Authorities warn teachers after student cites Euro Convention
------------------------------------------------------------------------
Posted: January 5, 2003
11:08 p.m. Eastern

© 2003 WorldNetDaily.com 

The day has finally come when students are claiming that after-school detentions are violations of their human rights. 

The government of Scotland is now warning hundreds of teachers against holding unruly pupils after class, based on advice from their attorneys. 

Four education districts covering major cities including Glasgow have issued the edict, and three others have already changed their procedures to require parental permission to keep kids after class. 

According to the London Telegraph, the move comes after a 15-year-old high-school student sued education officials on the grounds that her detention violated the European Convention of Human Rights. 

"If teachers treated pupils with more respect, they would show them more consideration in return," Freya Macdonald told the Telegraph. 

"My friends still get detention, even though it is against the European Convention." 

Macdonald is basing her case on three sections of the ECHR:

<UL TYPE=SQUARE>*	Article 5 says it's illegal to keep children in school against their will unless a court order has first been obtained; 
*	Article 2 states every child has the right to an education; 
*	and Article 3 protects children from any treatment deemed to be degrading.
[/list]

The action is being strongly condemned by both politicians and the heads of teachers' unions. 

"It is high time we started taking parents of the most unruly pupils through the courts ourselves," Bill Fitzpatrick, former president of the Scottish Secondary Teachers Association told the Telegraph. 

"It may reach a point where our schools require resident police officers to protect staff from parents and pupils."


----------



## ehMax (Feb 17, 2000)

Isn't there a law-suit against McDonald's now for making kids fat?

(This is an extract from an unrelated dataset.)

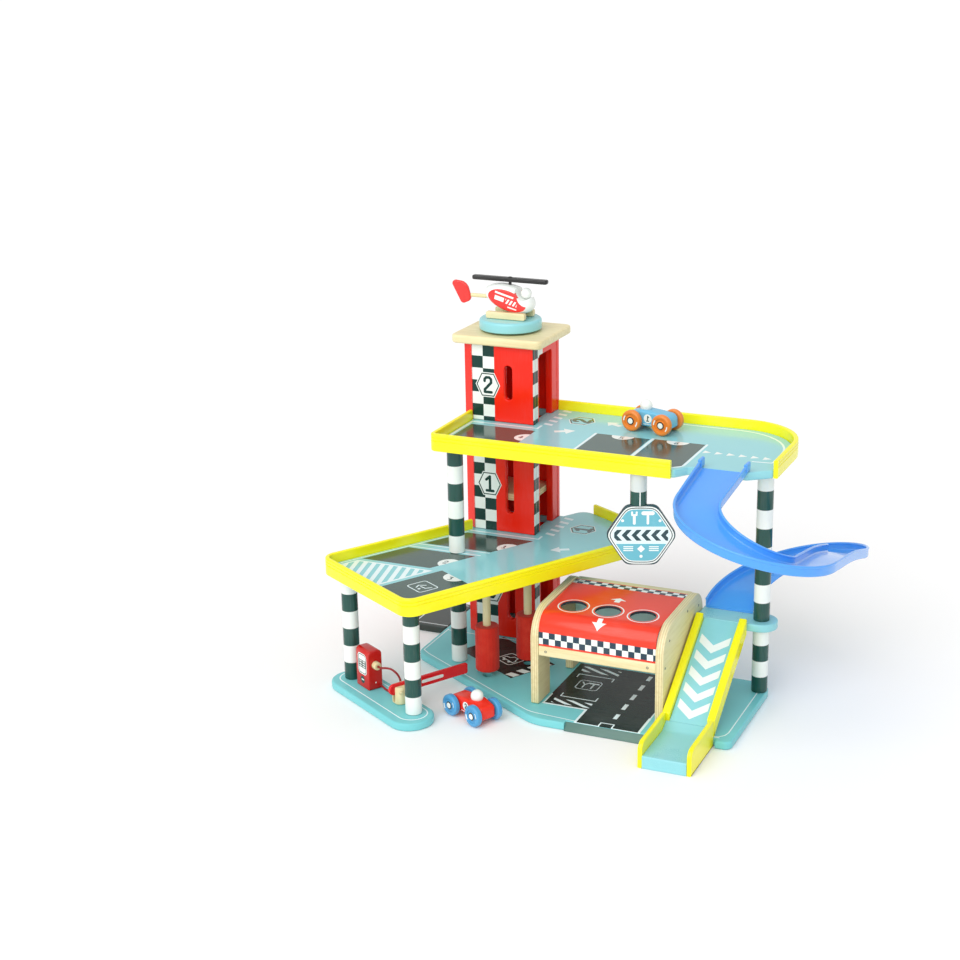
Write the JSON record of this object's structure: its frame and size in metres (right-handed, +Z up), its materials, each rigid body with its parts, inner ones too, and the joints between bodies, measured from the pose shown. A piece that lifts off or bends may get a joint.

Saturday Night Live had an excellent funny skit on that the other night. Was a spoof on a McDonald's commerical with about 5 minutes of warning to people. Started out simple with coffee is hot and can burn... If you eat too much at McDonald's you may become over weight... 

It slowly got more absurd... 

Please don't drink the toilet water, there may be germs... Don't eat the packaging, you may choke on it. Please don't worship a Big Mac as a deity...


----------



## Peter Scharman (Jan 4, 2002)

ehMax wrote: <BLOCKQUOTE>quote:</font><HR> don't worship a Big Mac as a deity... <HR></BLOCKQUOTE>
You mean not to confuse it with the Big Cahunna or the Big Cheese?


----------



## MacDaddy (Jul 16, 2001)

I say screw all the laws, tear them up, burn them I don't care
Now sit your money grubbin asses down and rewrite everything from scratch, stuff that will actually be usefull TODAY and for years to come, not laws that see murderers on the street after 5 years for good behaviour LIFE IS LIFE, no more dumb ass lawsuits where everybody involved should be slapepd silly (Like suing McDicks for making your kid fat FEED THEM DAMN BROCOLLI ONCE IN AWHILE INSTEAD OF NEGLECTING THEIR EATING HABITS IN FAVOR OF CONVIENIENCE AT AN AGE WHERE IT MATTERS.)
Whats that song again, ahhhh yes, "The World is Full Of Stupid People"
or as my favorite comedian once said
"Stop Protecting Stupid People"
-Daryl Makk

damn that felt good
(I guess I should also mention that I quit smoking on Saturday)
/RANT

PS Suing for getting detetion? WTF shut up and listen, you won't get it (How stupid), Parents, do your job and parent your chil'in.


----------



## Cynical Critic (Sep 2, 2002)

Thanks for the info jfpoole. I appreciate it. I do now agree that the temperature should be lowered or a warning should be included with the McDonald's coffee. Admittedly, it's hard to separate the urban myth and B.S. from the reality of such events. Nevertheless, I do remain opposed to some of the court cases that take place - especially the one mentioned above that we have lost sight of.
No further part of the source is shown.